这一代人,一旦进入了大学,如枯木逢春,似旱苗遇雨。课堂上,只听“得得得”“沙沙沙”的记笔记声,唯恐漏掉关键和细节。课下,赶快找笔记快手,查漏补缺。对发给的印刷不清的讲义,大家打破沙锅问到底,一个字也不放过。有人硬是将一本《新华字典》倒背如流,烂熟于心。只要是《新华字典》上的字,你一说出某个字,他就能马上告诉你在多少页码,什么音节,几多词条;是多音字的,还能说出其他的几种读音、词条。这种愚公移山、蚂蚁啃骨头的韧劲,是何等了得!
早晚自习,都是没有老师督促的,全靠自觉。各人根据自己的生物钟和个性习惯,各行其是,我行我素。是“猫头鹰”型的,就挑灯夜战,困了就睡,醒了即学;是“百灵鸟”型的,就鸡鸣即起,悄悄外出,锻炼身体,诵读诗文。虽然,8人同住一室,你方唱罢我登场,但习以为常了,倒也相安无事,没有谁刻意斤斤计较。每天拂晓,我都拿着书本,沿着盘山小径跑一会儿步,再找一幽静所在,或放声朗读,或闭目记诵,诗文交替,效果特佳。
晚饭后,我们一般都三五成群,步入山林深处,若遇驻军部队有放露天电影的,是非看不可的,且不到散场不返校。什么“违反校纪班规”?都是“而立”之年了,校纪班规对我们,也只能“网开一面”了。有时,我们也深入部队驻地,和官兵攀谈,体验军人的团结、紧张、严肃、活泼。当他们得知我们是新时代的“天之骄子”时,都对我们刮目相看,羡慕有加,显得格外热情。要知道,这也算是我们学文科的社会实践呀,况且,這也是坐在课堂里学不到的。

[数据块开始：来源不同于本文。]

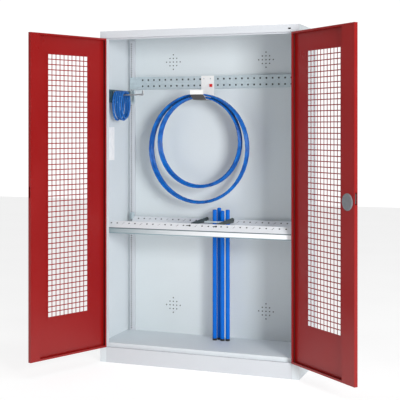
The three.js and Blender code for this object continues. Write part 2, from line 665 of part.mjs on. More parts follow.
function doorMesh(sign) {
  const holes = [];
  const stepX = WINDOW_WIDTH / MESH_COLUMNS;
  const stepZ = WINDOW_HEIGHT / MESH_ROWS;
  for (let column = 0; column < MESH_COLUMNS; column += 1) {
    for (let row = 0; row < MESH_ROWS; row += 1) {
      const u = sign * (WINDOW_CENTRE_X + (column + 0.5 - MESH_COLUMNS / 2) * stepX);
      const v = WINDOW_CENTRE_Z + (row + 0.5 - MESH_ROWS / 2) * stepZ;
      const half = [(stepX - MESH_WEB) / 2, (stepZ - MESH_WEB) / 2];
      holes.push(rectangle(v - half[1], v + half[1], u - half[0], u + half[0]));
    }
  }
  const halfX = WINDOW_WIDTH / 2 + MESH_BORDER;
  const halfZ = WINDOW_HEIGHT / 2 + MESH_BORDER;
  const middle = sign * WINDOW_CENTRE_X;
  const outline = rectangle(WINDOW_CENTRE_Z - halfZ, WINDOW_CENTRE_Z + halfZ, middle - halfX,
    middle + halfX);
  return prism(outline, 'y', [SHEET + GAP, SHEET + GAP + MESH_SHEET], holes);
}

// A boxed stiffener along the free edge, flush with the door's inner lips.
function doorChannel(sign, from, withSpindleHole) {
  const x = (a, b) => [sign * a, sign * b];
  const end = DOOR_END - DOOR_LIP - GAP;
  const z = [DOOR_BOTTOM + DOOR_LIP + GAP, DOOR_TOP - DOOR_LIP - GAP];
  const body = union([
    box(x(from, end), [DOOR_THICKNESS - CHANNEL_SHEET, DOOR_THICKNESS], z),
    box(x(from, from + CHANNEL_SHEET), [SHEET + GAP, DOOR_THICKNESS], z),
  ]);
  if (!withSpindleHole) return body;
  return cut(body, [rod('y', [LOCK_Z, sign * LOCK_X], 7, [DOOR_THICKNESS - 3, DOOR_THICKNESS + 1])]);
}

function doorGroup(side, sign, openDeg) {
  const group = new THREE.Group();
  group.position.set(-sign * (HALF - PIN_INSET), FRONT, 0);
  group.rotation.z = THREE.MathUtils.degToRad(-sign * openDeg);
  const isActive = side === 'right';
  const channelFrom = isActive ? RIGHT_CHANNEL_FROM : LEFT_CHANNEL_FROM;
  group.add(mesh(`${side}_door_panel`, doorPanel(sign, isActive), RED_PAINT));
  group.add(mesh(`${side}_door_mesh`, doorMesh(sign), RED_PAINT));
  group.add(mesh(`${side}_door_channel`, doorChannel(sign, channelFrom, isActive), RED_PAINT));
  cabinet.add(group);
  return group;
}

doorGroup('left', 1, LEFT_OPEN_DEG);
const rightDoor = doorGroup('right', -1, RIGHT_OPEN_DEG);

['left', 'right'].forEach((side) => {
  const x = (side === 'left' ? -1 : 1) * (HALF - PIN_INSET);
  HINGE_HEIGHTS.forEach((z, i) => {
    const top = z + 2 * KNUCKLE_LENGTH + 2 * GAP;
    const shank = rod('z', [x, FRONT], HINGE_PIN_RADIUS, [z + 1, top + 1]);
    const head = rod('z', [x, FRONT], PIN_HEAD_RADIUS, [top, top + PIN_HEAD]);
    cabinet.add(mesh(`${side}_hinge_pin_${i + 1}`, union([shank, head]), STEEL));
  });
});

// ---- lock in the right door ------------------------------------------------------------------
// Turning the grip draws the latch out of the free edge and the two rods out of the ends.
const lockX = -LOCK_X;

function lockCase() {
  const z = [LOCK_Z - CASE_HALF, LOCK_Z + CASE_HALF];
  const shell = box([lockX + CASE_X[0], lockX + CASE_X[1]], CASE_Y, z);
  const through = [CASE_Y[0] - 1, CASE_Y[1] + 1];
  const edge = [lockX + CASE_X[0] - 1, lockX - 33.7];
  return cut(shell, [
    rod('y', [LOCK_Z, lockX], SPINDLE_RADIUS + 1, through),
    box([edge[0], lockX - 20], [5.5, 14.5], [LATCH_Z - LATCH_HEIGHT / 2 - 0.5,
      LATCH_Z + LATCH_HEIGHT / 2 + 0.5]),
    box(edge, through, [z[0] - 1, LATCH_Z - 26]),
    box(edge, through, [LATCH_Z + 26, z[1] + 1]),
  ]);
}

rightDoor.add(mesh('lock_case', lockCase(), STEEL));

rightDoor.add(mesh('lock_latch', boxGeometry(
  [lockX - 20.5, -(DOOR_END - 3)], [6, 14],
  [LATCH_Z - LATCH_HEIGHT / 2, LATCH_Z + LATCH_HEIGHT / 2]), STEEL));

rightDoor.add(mesh('lock_cover_disc', discProfile(DISC_RADIUS, 5, DOOR_THICKNESS + GAP), GREY_PLASTIC));

// A disc with a chamfered rim about the lock axis, standing inward from `y`.
function discProfile(radius, thickness, y) {
  const profile = [[0, 0], [radius, 0], [radius, thickness * 0.5], [radius - 4, thickness],
    [0, thickness]].map(([r, h]) => new THREE.Vector2(r, h));
  return new THREE.LatheGeometry(profile, 32).translate(lockX, y, LOCK_Z);
}

const rosetteProfile = [[0, -ROSETTE_DEPTH], [ROSETTE_RADIUS - 3, -ROSETTE_DEPTH],
  [ROSETTE_RADIUS, -3], [ROSETTE_RADIUS, 0], [0, 0]].map(([r, h]) => new THREE.Vector2(r, h));
rightDoor.add(mesh('lock_rosette', cut(
  toManifold(new THREE.LatheGeometry(rosetteProfile, 32).translate(lockX, -GAP, LOCK_Z)),
  [rod('y', [LOCK_Z, lockX], 9, [-8, 2])],
), GREY_PLASTIC));

// The turning grip and its spindle are one piece; the spindle ends inside the lock case.
function lockGrip() {
  const long = [BAR_HALF - BAR_CHAMFER, BAR_HALF];
  const wide = [BAR_WIDTH_HALF, BAR_WIDTH_HALF - BAR_CHAMFER];
  const outline = [[-long[0], -wide[0]], [long[0], -wide[0]], [long[1], -wide[1]],
    [long[1], wide[1]], [long[0], wide[0]], [-long[0], wide[0]], [-long[1], wide[1]],
    [-long[1], -wide[1]]].map(([z, x]) => [LOCK_Z + z, lockX + x]);
  return union([
    rod('y', [LOCK_Z, lockX], BOSS_RADIUS, [BOSS_FRONT, -ROSETTE_DEPTH - 2 * GAP], 20),
    rod('y', [LOCK_Z, lockX], SPINDLE_RADIUS, [BOSS_FRONT + 4, 15], 12),
    prism(outline, 'y', BAR_Y),
  ]);
}

rightDoor.add(mesh('lock_grip', lockGrip(), BLACK_PLASTIC));

[['upper', 1], ['lower', -1]].forEach(([name, up]) => {
  const inner = LATCH_Z + up * 75;
  const outer = up > 0 ? DOOR_TOP - 0.5 : DOOR_BOTTOM + 0.5;
  rightDoor.add(mesh(`lock_rod_${name}`,
    rod('z', [-ROD_X, ROD_Y], ROD_RADIUS, [Math.min(inner, outer), Math.max(inner, outer)]), STEEL));
});

export default cabinet;
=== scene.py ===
# Looks of a tall two-door equipment cabinet: perforated doors and rails, hose coils, rope, rods.
# Metres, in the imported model's frame: X to the right seen from the front, Y inward, +Z up.
import json
import math

import bpy
import bmesh
from mathutils import Matrix, Vector


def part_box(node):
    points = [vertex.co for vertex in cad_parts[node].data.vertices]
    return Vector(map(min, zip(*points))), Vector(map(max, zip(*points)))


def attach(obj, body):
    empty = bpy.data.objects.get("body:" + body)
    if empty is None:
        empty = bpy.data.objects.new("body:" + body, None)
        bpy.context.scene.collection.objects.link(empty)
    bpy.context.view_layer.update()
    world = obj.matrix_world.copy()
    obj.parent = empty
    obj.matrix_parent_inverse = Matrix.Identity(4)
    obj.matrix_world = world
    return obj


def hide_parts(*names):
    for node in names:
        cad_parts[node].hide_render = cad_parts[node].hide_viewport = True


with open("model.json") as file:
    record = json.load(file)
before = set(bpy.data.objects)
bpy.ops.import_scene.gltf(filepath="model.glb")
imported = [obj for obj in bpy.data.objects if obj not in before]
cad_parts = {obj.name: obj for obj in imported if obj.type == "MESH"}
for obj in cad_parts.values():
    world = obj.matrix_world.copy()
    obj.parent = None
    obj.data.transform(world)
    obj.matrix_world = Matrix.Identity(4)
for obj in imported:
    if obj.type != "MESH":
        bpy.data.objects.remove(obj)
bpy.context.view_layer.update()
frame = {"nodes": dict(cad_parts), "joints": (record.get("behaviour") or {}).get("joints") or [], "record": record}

NODES = frame["nodes"]


# ---- places taken from the frame ------------------------------------------------------
JOINTS = {joint["name"]: joint for joint in frame["joints"]}
DOOR_SIGN = {"left": 1, "right": -1}
OPEN_DEG = {"left": 112.7, "right": 137.5}
PIN = {side: Vector(JOINTS[f"{side}_door_hinge"]["pos_m"][:2]) for side in DOOR_SIGN}


def middle(node):
    """The centre of a CAD node's box."""
    low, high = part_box(node)
    return (low + high) / 2


def door_matrix(side):
    """From a closed door's own axes, X from the pin and Y inward, to the row frame at rest."""
    turn = Matrix.Rotation(math.radians(-DOOR_SIGN[side] * OPEN_DEG[side]), 4, "Z")
    return Matrix.Translation((PIN[side].x, PIN[side].y, 0)) @ turn


# ---- camera -----------------------------------------------------------------------------
CAMERA_PLACE = (1.8925, -5.5468, 1.3784)
CAMERA_TURN_DEG = 21.34
CAMERA_LENS = 89.5
CAMERA_SHIFT_X = 0.0892
CAMERA_SHIFT_Y = -0.1795


def add_camera():
    """A level camera to the right of the cabinet, so that uprights stay parallel."""
    data = bpy.data.cameras.new("camera")
    data.sensor_width = 36
    data.lens = CAMERA_LENS
    data.shift_x = CAMERA_SHIFT_X
    data.shift_y = CAMERA_SHIFT_Y
    data.clip_end = 100
    camera = bpy.data.objects.new("camera", data)
    camera.location = CAMERA_PLACE
    camera.rotation_euler = (math.radians(90), 0, math.radians(CAMERA_TURN_DEG))
    bpy.context.scene.collection.objects.link(camera)
    bpy.context.scene.camera = camera


add_camera()


# ---- building pieces ---------------------------------------------------------------------
def link(name, data, material, body):
    """Links a piece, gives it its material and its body."""
    piece = bpy.data.objects.new(name, data)
    bpy.context.scene.collection.objects.link(piece)
    data.materials.append(material)
    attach(piece, body)
    return piece


def mesh_data(name, points, faces, smooth=False):
    """A mesh from points and the corners of each face."""
    data = bpy.data.meshes.new(name)
    data.from_pydata([tuple(p) for p in points], [], faces)
    if smooth:
        data.shade_smooth()
    data.validate()
    return data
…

有时晚上,我们也呼朋引伴到离市区最近的“光明电影院”看电影。那时的电影票特便宜,凭学生证,花5分钱就可以进入电影院。像《巴黎圣母院》《庐山恋》《小花》《三笑》等都是在那个时候看的,有的还不止看一遍呢。直到现在我还会唱“妹妹找哥泪花流,不见哥哥心忧愁。望穿双眼盼亲人,花开花落几春秋”!每唱一回,那种荡气回肠的兄妹情谊就会多添一分。
逢到学校举办联谊会,这可是我们中文班崭露头角的好时机,号称我们班金嗓子的龚铃同学的女高音美声唱法,不时博得雷动掌声;大才子温宗灏和小个子王戎的相声,高矮搭档,风趣幽默,笑料不断,让人捧腹;就连我们的小合唱《游击队之歌》《十送红军》等,也都声情并茂,像模像样。
这些美好的大学学习生活片段,虽然过去了40年,但是至今仍记忆犹新。它常留在我的记忆深处,能时不时地让我调出来咂摸品味,也不失为一大乐事。